The film criticism website Bidayyat writes that “Saleh shot the film in September 1967, that is, three months after the Six-Day War.” The presumptive disappearance of Sayed al-Balti leaves him a fallen legend, and Hanafi seeks the mirage for his guidance in filling his father's shoes since “the burden is heavy.”

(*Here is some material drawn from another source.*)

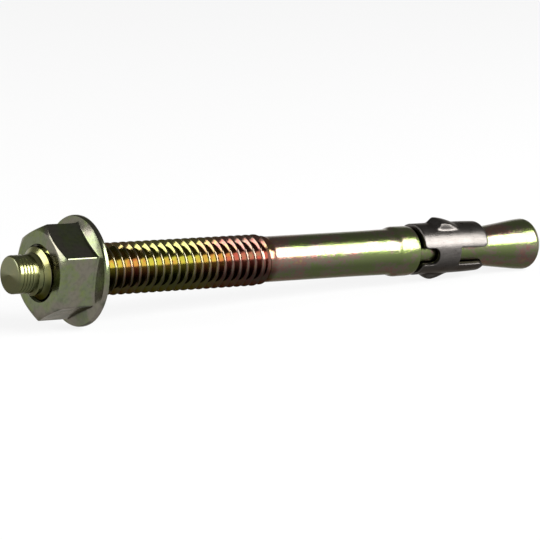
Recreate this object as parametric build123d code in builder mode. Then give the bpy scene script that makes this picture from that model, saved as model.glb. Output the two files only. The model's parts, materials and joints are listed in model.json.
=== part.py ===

In an article in the newspaper Asharq Al-Awsat, the following is written in summary:

It is an important film, not necessarily for any political perspective but for the unflinching depiction of the peasant class and its concerns. Every social nuance of the interactions, small and large, is captured by cinematographer Wadid Sirry’s use of natural lighting [as opposed to the spotlights and Hollywood techniques used in mainstream Egyptian cinema of the time].

==Censorship==
After coming back from a visit to his grieving mother-in-law in Jordan, Tawfiq Saleh returned to find many scenes removed by the censors. According to his fellow director Hashem El-Nahas:

The premiere was before he returned and was a fiasco. I almost cried in anger, and the end result was something Saleh himself would find incomprehensible.

Saleh reported later that he withdrew it from some early showings when censors called it “degenerate” for actress Soheir El-Morshidy to shave up to the knee.